Saturday, September 5, 2009

Habit Breaking

I was feeling so punished at the beginning of my week without internet. Since I'm a tough girl and know I can put up with a lot, I have to put on my tough girl face about that, so everyone would know that really I was surviving. (But wait, did that last post sound a little more whiney than tough girl?)

Well either way, she finally did come out. And I started really enjoying my evenings without wasting using my time to catch up on e-mail and blogs. And rather than using the computer for downtime I would find other methods (sorry, still not housecleaning) to settle my brain for a few moments.

I realized some funny irony about the whole situation a couple days ago. A few weeks ago I got really really really really really sick of the TV, so I "broke" it - unplugged it, but not in the way I normally would straight from the wall, but just the TV cord into the power strip that then connects to the wall. The kids were baffled, and for several days our house was blissfully TV-less. It amazed me how quickly they stopped turning to it at every bored moment. Now it is much easier to regulate, and when mom says "no" like I still have to sometimes, they just go find something else to do.
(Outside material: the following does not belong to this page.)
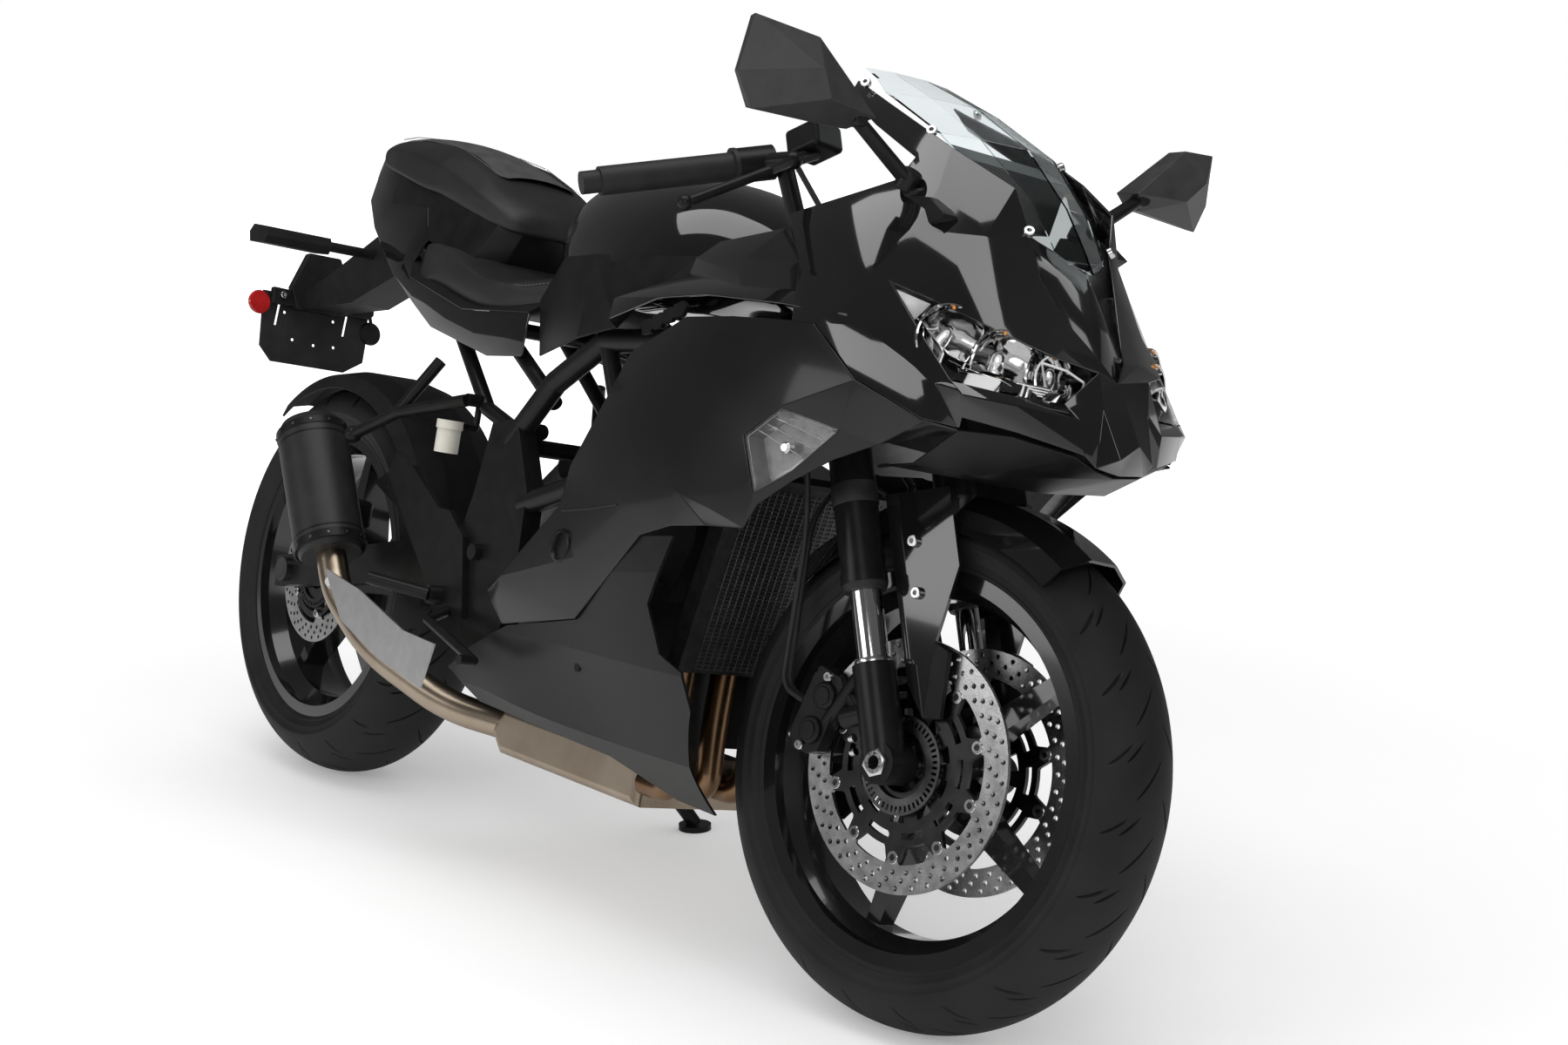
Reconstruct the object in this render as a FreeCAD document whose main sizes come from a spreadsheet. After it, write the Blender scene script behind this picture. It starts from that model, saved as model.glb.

Maybe I needed the same lesson. Even though it's been up since Wednesday night, I'm not back into old habits yet. I was having fun with the 7 day blogging thing and overcoming some of the reasons I don't blog much (more on that since I learned about that a few days ago), but there are so many exciting things out there to see and do. Like pilates. The kids and I have been doing pilates here and there. And hello! It's always good to work on my forever expanding reading list.

See, it was all for the good. Thanks for breaking the internet for me, Jamie. Told you I don't hate you!